Combatting COVID-19, commonly referred to as the coronavirus, is a herculean effort. But perhaps even more challenging in such times of crisis is controlling a defiant Israeli population.
While Police officials said that 95 percent or more of the relevant populations were obeying new Health Ministry guidelines that effectively amount to voluntary lockdown, that five percent or so of rebels threaten to ruin everything.
“This isn’t child’s play, it’s not summer vacation, it’s a matter of life and death,” Prime Minister Benjamin Netanyahu rebuked Israelis on Tuesday evening after learning that many had still been going to the beach, having picnics and otherwise gathering in public.
“This isn’t a vacation given to you by the coronavirus,” reiterated Health Ministry Director-General Moshe Bar Siman-Tov, who spoke after Netanyahu. “Our ability to reduce the numbers of sick depends on your behavior. We’d rather you followed our instructions. If necessary, we’ll enforce them,” he warned.
While the Israel Police do not yet have the authority to enforce many of the new guidelines, flagrant violations are already being punished with steep fines and possible jail time.
On Tuesday night, police arrested a Jerusalem man for organizing a wedding in the nearby ultra-Orthodox community of Beit Shemesh. While those involved claimed they were following Health Ministry guidelines, photos and video clips posted online showed at least 150 participants at the wedding.
It is currently forbidden for more than 10 people to gather in a closed space in Israel.
פרסמנו הערב במהדורה תיעוד מאירוע שמתרחש עכשיו בבית שמש: חתונה של משפחות אדמו״רים בהשתתפות כמאתיים בני אדם.
עם כל המאמץ לא להכליל זאת כבר לא רשלנות או חוסר מודעות נקודתיים אלא זלזול ורמיסה של אמצעי הזהירות. הראשונים להיפגע חלילה יהיו החוגגים עצמם ומשפחותיהם, ובהמשך כולנו. pic.twitter.com/tqVwRNIguJ
— יאיר שרקי (@yaircherki) March 17, 2020
Channel 12 News reporter Yair Cherki tweeted that this was not mere “negligence or lack of awareness, but rather disrespect” for authority that ultimately puts all of Israel at risk.
The problem of Israeli chutzpah
We’ve written before how contrary to the use of the word in English, “chutzpah” in Hebrew (the language from which it comes) has a rather negative connotation.
In certain situations, such as facing down overwhelming odds on the battlefield, such audacity is an asset. In others, it’s a detriment.

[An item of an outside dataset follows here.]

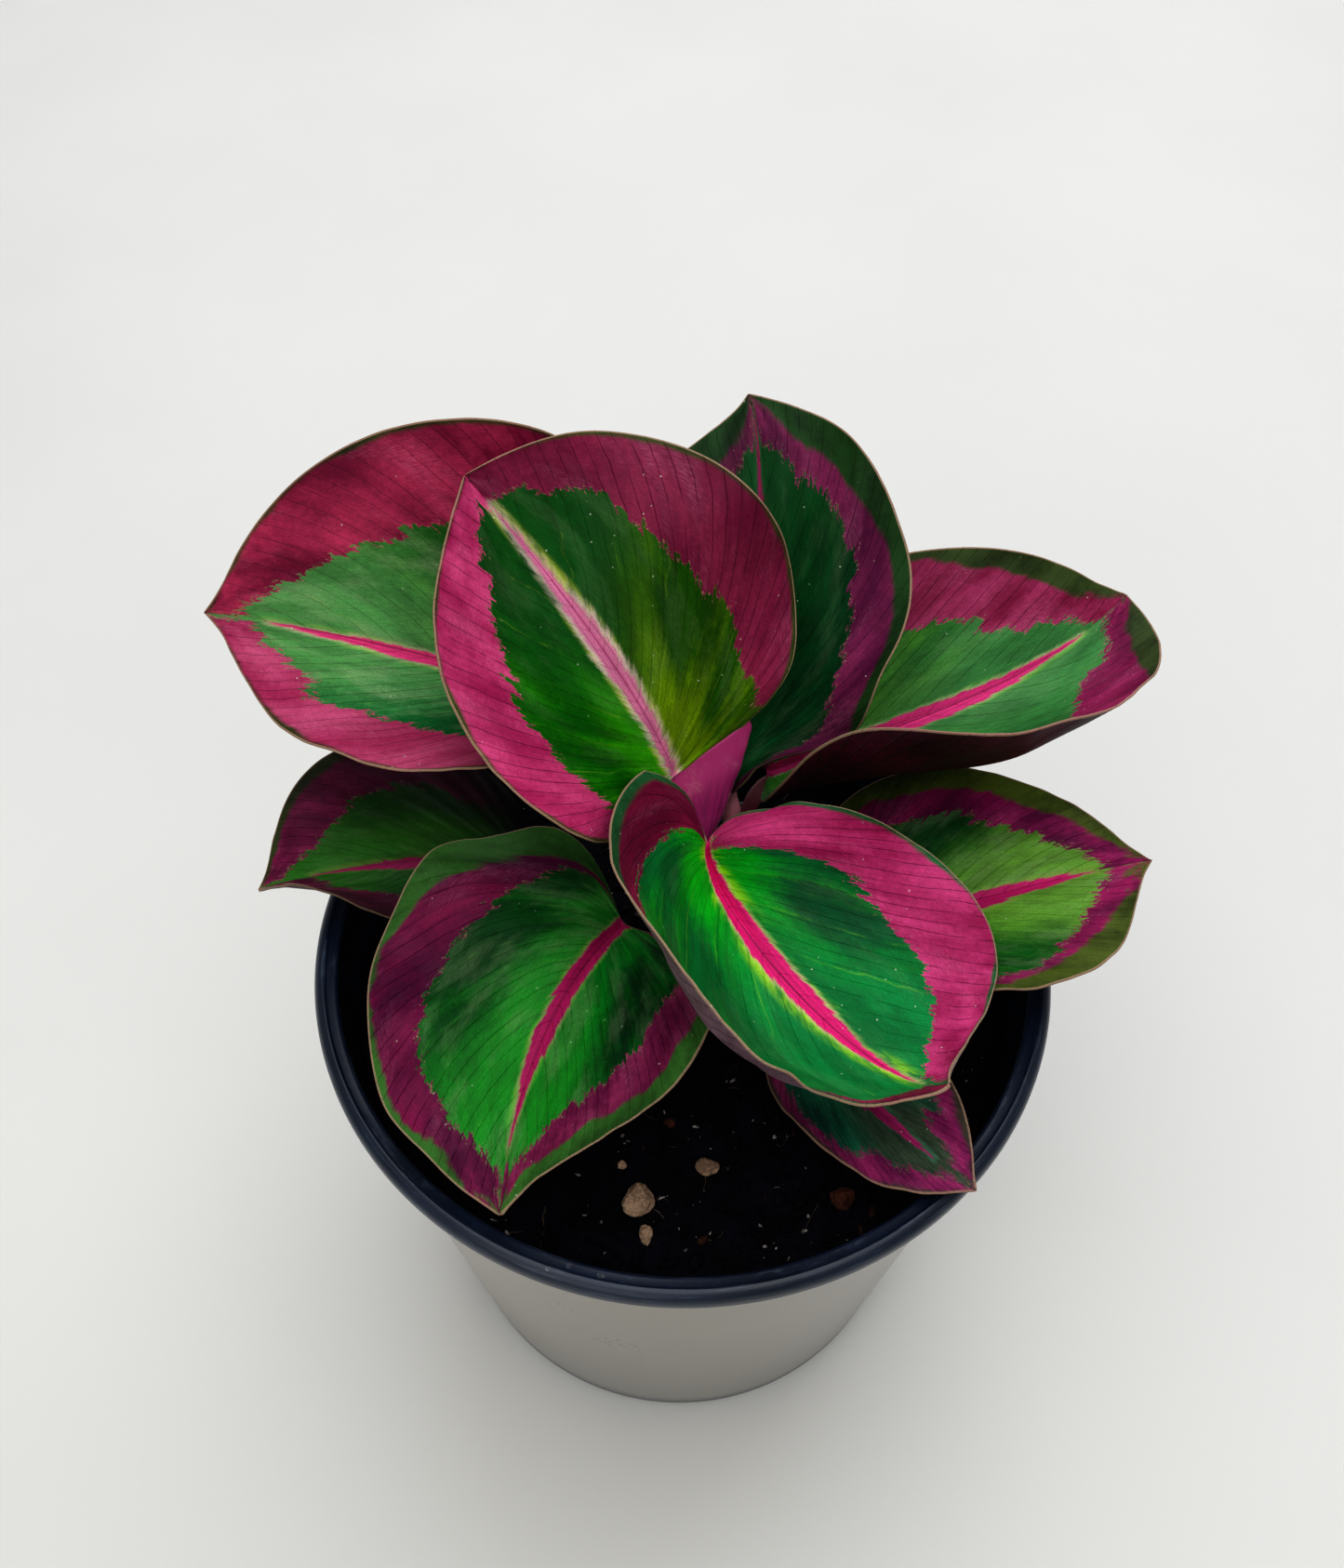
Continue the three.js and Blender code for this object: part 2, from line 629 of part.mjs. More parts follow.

A nurse at a large hospital in Jerusalem told Israel Today that women were continuing to arrive to give birth accompanied by husbands, mothers, doulas and extended family. When told that bringing so many unnecessary participants into the birthing rooms was putting everyone at risk, most “effectively gave us the middle finger,” she said.